Emotional funeral for British choreographer Lindsay Kemp

The words ‘miraculous’ and ‘wonderful’ are not the first that come to mind when speaking of death. But that’s how actor David Haughton has described the final curtain call of his close friend and collaborator, British choreographer Lindsay Kemp, who mentored artists as diverse as David Bowie and Kate Bush.
Haughton takes solace in the knowledge the flamboyant mime artist, who died suddenly at his home in Livorno, aged 80, did not suffer in his final moments.
“The day he died he was working, dancing in the afternoon, rehearsing, and fortunately he was very happy, very positive,” Haughton, who worked with the multi-talented artist for 45 years, told The Italian Insider. “And he was blessed by this extraordinarily sudden death, which was painless, instantaneous … no disease leading up to it, so that was miraculous, that was wonderful.”
Having had the “good fortune” of an impromptu, abrupt exit, it was up to Haughton to choreograph Kemp’s final farewell.
The celebration of the dancer’s life was staged at Rome’s Cimitero Acattolico – also known as the Protestant Cemetery – where the remains of the English Romantic poets John Keats and Percy Shelley, among others, were laid to rest.
Poignantly, it is also the final resting place of Kemp’s mother Marie.
“It was he and his mother against the world,” Haughton said of the bond they shared before she died in 1991. It was Kemp’s wish to be buried beside her.
Born in Wirral, Merseyside, in May 1938, Kemp and his mother moved to South Shields in County Durham after his father Norman, a merchant seaman, was lost at sea in 1940.
Kemp’s sister Norma – who had a natural aptitude for tap dance – died of meningitis at the age of five, before he was born. Despite sharing Norma’s innate talent for dance, his mother encouraged him to follow in his father’s footsteps. But he had other plans.
In 1960, he made his London West End debut in the chorus line of the musical ‘Joie de Vivre.’ Soon after he studied the art of mime with French actor and mime artist Marcel Marceau.
Kemp met rock superstar David Bowie in 1966. After a brief affair, they continued to work together, with Kemp helping to shape Bowie’s ‘Ziggy Stardust’ persona.
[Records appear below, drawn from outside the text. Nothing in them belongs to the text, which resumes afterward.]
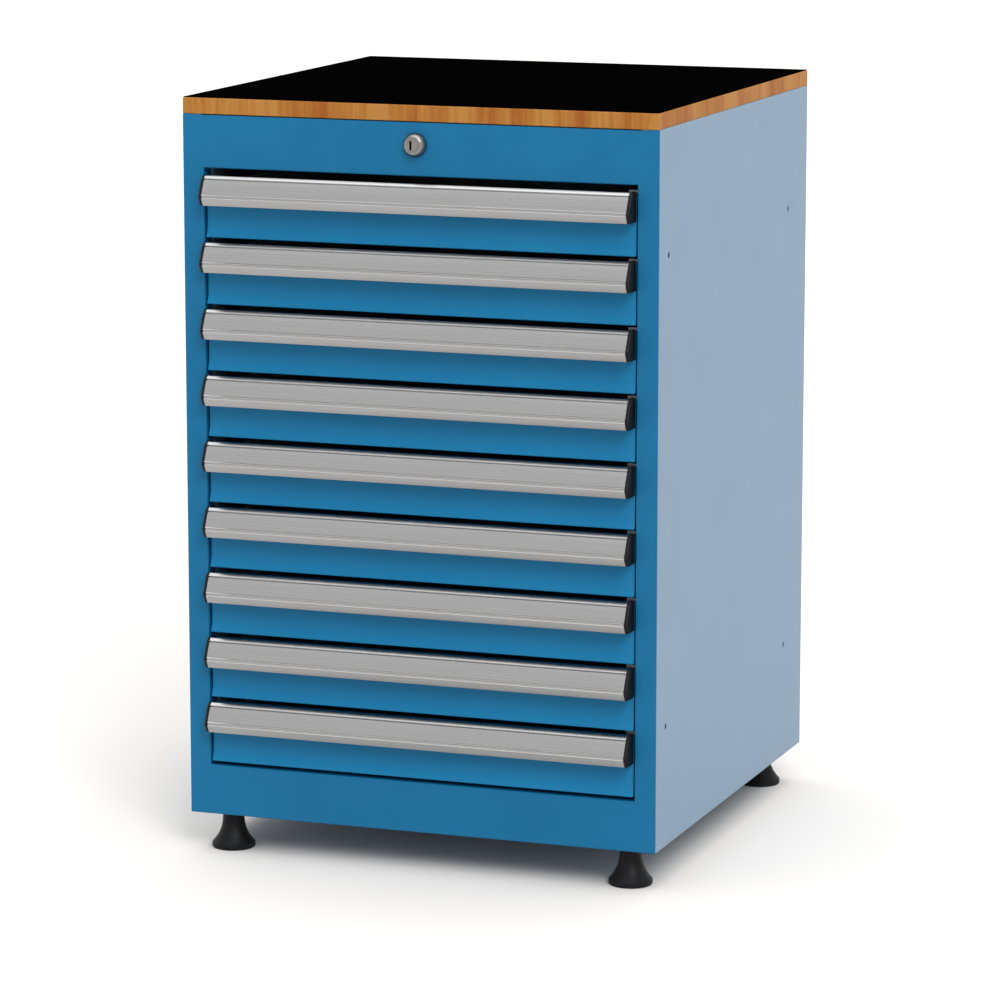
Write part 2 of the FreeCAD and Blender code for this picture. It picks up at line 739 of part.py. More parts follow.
# Tray: bottom and four walls with divider slots, a folded rim, the drawer's slide members, the catch lug
def tray(number):
    name = f"tray_{number}"
    body = newBody(name)
    floor = onPlane(body, name + "_floor", "XY_Plane", "trayRise")
    back = "frontRear + trayDepth"
    rectangle(floor, "-trayHalf", "frontRear", "trayHalf", back)
    pad(body, name + "_block", floor, "trayTop - trayRise")

    inside = onPlane(body, name + "_inside", "XY_Plane", "trayTop")
    side = "trayHalf - traySheet"
    rectangle(inside, f"-({side})", "frontRear + traySheet", side, f"{back} - traySheet")
    pocket(body, name + "_hollow", inside, "trayTop - trayRise - traySheet")

    rim = onPlane(body, name + "_rim", "XY_Plane", "trayTop - traySheet")
    rectangle(rim, "-trayHalf", "frontRear", "trayHalf", back)
    edge = "traySheet + trayRim"
    rectangle(rim, f"{edge} - trayHalf", f"frontRear + {edge}", f"trayHalf - ({edge})", f"{back} - ({edge})")
    pad(body, name + "_fold", rim, "traySheet")

    slotRows(body, name)

    rail = railBody(name + "_rail", 2, False)[0]
    lug = box(name + "_lug", "trayHalf", "barFront + barThickness + lugGap", "lugBottom",
              "slideThickness - lugSideClear", "lugThickness", "lugHeight")
    pieces = [body, rail, mirrored(name + "_rail_left", rail), lug]
    node(group(name + "_pieces", pieces), f"drawer_{number}_tray", Y="frontPlane", Z=drawerBottom(number))


# Slots in the side walls and in the front and back walls, cut straight through both
def slotRows(body, name):
    low = "trayRise + slotRise"
    sides = onPlane(body, name + "_side_slot", "YZ_Plane")
    first = "frontRear + slotPitch / 2"
    rectangle(sides, first, low, f"{first} + slotWidth", f"{low} + slotHeight")
    sideSlot = pocket(body, name + "_side_cut", sides, "2 * trayHalf", symmetric=True)
    count = int(valueOf("(trayDepth - slotPitch) / slotPitch")) + 1
    pattern(body, name + "_side_cuts", sideSlot, sides, "H_Axis", "slotPitch", count)

    ends = onPlane(body, name + "_end_slot", "XZ_Plane", "-(frontRear + trayDepth / 2)")
    halfCount = int(valueOf("(trayHalf - slotPitch / 2) / slotPitch"))
    start = f"-{halfCount} * slotPitch"
    rectangle(ends, f"{start} - slotWidth / 2", low, f"{start} + slotWidth / 2", f"{low} + slotHeight")
    endSlot = pocket(body, name + "_end_cut", ends, "trayDepth", symmetric=True)
    pattern(body, name + "_end_cuts", endSlot, ends, "H_Axis", "slotPitch", 2 * halfCount + 1)


# Middle members of one drawer's slides, which go out half as far as the drawer
def midRails(number):
    name = f"mid_rail_{number}"
    body = railBody(name, 1, True)[0]
    pair = group(name + "_pair", [body, mirrored(name + "_left", body)])
    node(pair, f"drawer_{number}_mid_rails", Y="frontPlane", Z=drawerBottom(number))


frontFrame()
sidePanel("side_panel_left", False)
sidePanel("side_panel_right", True)
backPanel()
basePlate()
worktop()
cabinetRails()
lock()
lockingBar()
for spot in footSpots:
    foot(spot)
for number in range(1, drawerCount + 1):
    tray(number)
    drawerFront(number)
    handle(number)
    endCaps(number)
    midRails(number)

doc.recompute()

failed = [item.Name for item in doc.Objects if {"Invalid", "Error"} & set(item.State)]
if failed:
    raise SystemExit("failed: " + ", ".join(failed))

# A pocket that misses its solid changes nothing, so each one must take material away
for item in doc.Objects:
    if item.TypeId == "PartDesign::Pocket" and item.Shape.Volume > item.BaseFeature.Shape.Volume - 0.01:
        raise SystemExit(f"{item.Name} cuts nothing")

for item in nodes:
    if item.Shape.isNull() or not item.Shape.isValid():
        raise SystemExit(f"{item.Label} has no valid shape")

os.makedirs("parts", exist_ok=True)
for item in nodes:
    item.Shape.exportStep(os.path.join("parts", item.Label + ".step"))
    print(item.Label, len(item.Shape.Solids), "solids", round(item.Shape.Volume), "mm3")
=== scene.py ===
import math

import bmesh
import bpy
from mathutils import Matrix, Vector


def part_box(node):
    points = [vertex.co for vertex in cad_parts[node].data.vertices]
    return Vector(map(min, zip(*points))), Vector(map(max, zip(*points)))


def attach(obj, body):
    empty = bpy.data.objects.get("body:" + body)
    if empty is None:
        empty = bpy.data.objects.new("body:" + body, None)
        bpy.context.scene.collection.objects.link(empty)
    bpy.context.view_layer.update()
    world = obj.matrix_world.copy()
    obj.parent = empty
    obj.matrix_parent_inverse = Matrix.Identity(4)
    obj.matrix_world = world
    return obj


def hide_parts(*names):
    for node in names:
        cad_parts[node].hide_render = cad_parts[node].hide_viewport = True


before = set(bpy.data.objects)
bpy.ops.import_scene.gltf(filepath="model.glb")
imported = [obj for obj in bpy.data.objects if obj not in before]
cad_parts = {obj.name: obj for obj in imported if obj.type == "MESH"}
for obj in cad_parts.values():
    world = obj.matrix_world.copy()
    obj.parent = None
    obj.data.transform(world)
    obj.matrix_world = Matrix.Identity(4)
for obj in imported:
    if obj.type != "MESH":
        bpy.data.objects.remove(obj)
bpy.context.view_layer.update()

mm = 0.001
drawerNumbers = range(1, 10)
print("frame loaded")


# colours and nodes

def toLinear(hexCode):
    channels = [int(hexCode[i:i + 2], 16) / 255 for i in (1, 3, 5)]
    linear = [c / 12.92 if c <= 0.04045 else ((c + 0.055) / 1.055) ** 2.4 for c in channels]
    return (*linear, 1)


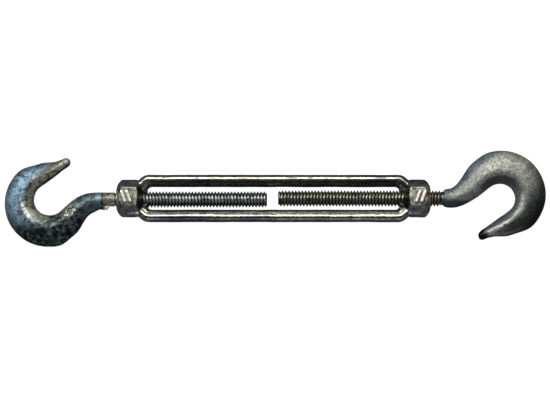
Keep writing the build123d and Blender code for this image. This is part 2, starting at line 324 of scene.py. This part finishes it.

Kemp’s show ‘Flowers’, which was loosely inspired by Jean Genet's novel ‘Our Lady of the Flowers,’ debuted at the Edinburgh Festival in 1969. By the mid 1970s, its success catapulted him onto the international stage.
It was after seeing ‘Flowers’ at London’s Roundhouse in 1977 that unknown singer-songwriter Kate Bush immediately signed up for lessons with Kemp.
Helping to bring the ‘timid’ and ‘waiflike’ Bush out of her shell, Kemp believed she was another penniless artist and gave her a job in wardrobe.
Bush, who was already signed to record label EMI, “came backstage to help sew sequins on costumes or go out to get coffees,” Haughton recalls.
The following year she shot to number one on the UK charts with her debut single, ‘Wuthering Heights.’
Kemp left England for Spain in 1979 before later settling in Italy.
In a 2016 interview, Kemp said he’d always felt like a foreigner in his home country.
“They didn’t really like arty types in England, certainly not when I was growing up in the 1950s. So I felt a bit of a loner,” he was quoted as telling the Guardian.
“There was just something about my persona that people thought was rather alien.”
According to Haughton, the performance artist felt more at home in Spain and Italy because those countries “don’t have the British embarrassment about showing emotion.”
“In Spain and Italy he was revered and had had just a deep emotional following, and even critics were deeply respectful,” Haughton added.
“He always said ‘I’m a dancer,’ in the same way Bob Dylan said he was a dancer. So he didn’t mean in a literal sense.
“He meant living as though one was living freely, living things to the hilt,” Haughton said, “which he really did, so he didn’t have a big division between his life and his art.”
Lindsay Kemp: Born May 3, 1938. Died: Aug. 24, 2018.